Svend Keller, at this time, stayed with his grandmother and his aunt in Hamburg. Probably he went to Heidmühlen by bike. I don’t have any specific information on this, but one motivation for this trip might have been to try to get some additional food from the farmers since the supply situation in the years after the war was very difficult.
This pencil sketch (you can click on the image for a larger version) by Rolf Keller, drawn in his typical style, was part of a letter written to Svend Keller on June 19th, 1958. At this time, Rolf and Grete Keller were living in the center of Chemnitz (then called “Karl-Marx-Stadt”), but before, they had been living in Grüna, a village near Chemnitz (and today a part of it). Svend Keller had spent part of his childhood there. In the letter, written during an excursion to their old place, Rolf Keller starts the letter: “Grüna, June 19th 58 on the bench at the edge of the forrest with the view onto our appartment in Rabensteiner Str.” (“Grüna, 19.6.58 auf der Bank am Waldesrand mit Blick auf unsere Wohnung in der Rabensteiner Straße”).
The house in the middle is marked “Rabensteiner Str. 8”. This is the house where the Keller family had been living. On the left, a place in the background is identified as “Poltermühle mit Teich” (“Rumbling Mill with pond”). The other texts contain news as well as memories about the houses and the people who had been living there before.

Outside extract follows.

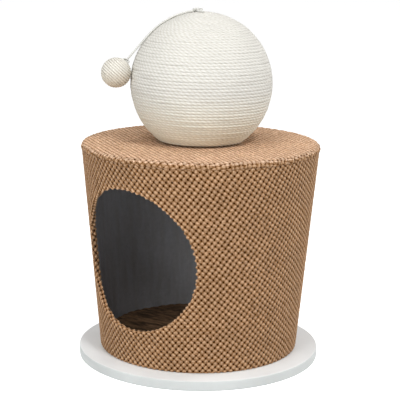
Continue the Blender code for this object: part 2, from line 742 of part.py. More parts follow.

If you compare this sketch with the Sheaves sketch I posted last year, you will note that it is showing nearly the same area, so that sketch is showing Grüna as well, probably from a point slightly further to the left (and probably years eralier). Note also that the house shown here probably provided the inspiration to the house on the third advent calendar in Advent Calendars 4 (compare the arc-like structure on the house in the sketchand on the advent calendar). The sketch shown in Harvesting Hay had been made from a balcony of the house in Rabensteiner Straße, in 1935.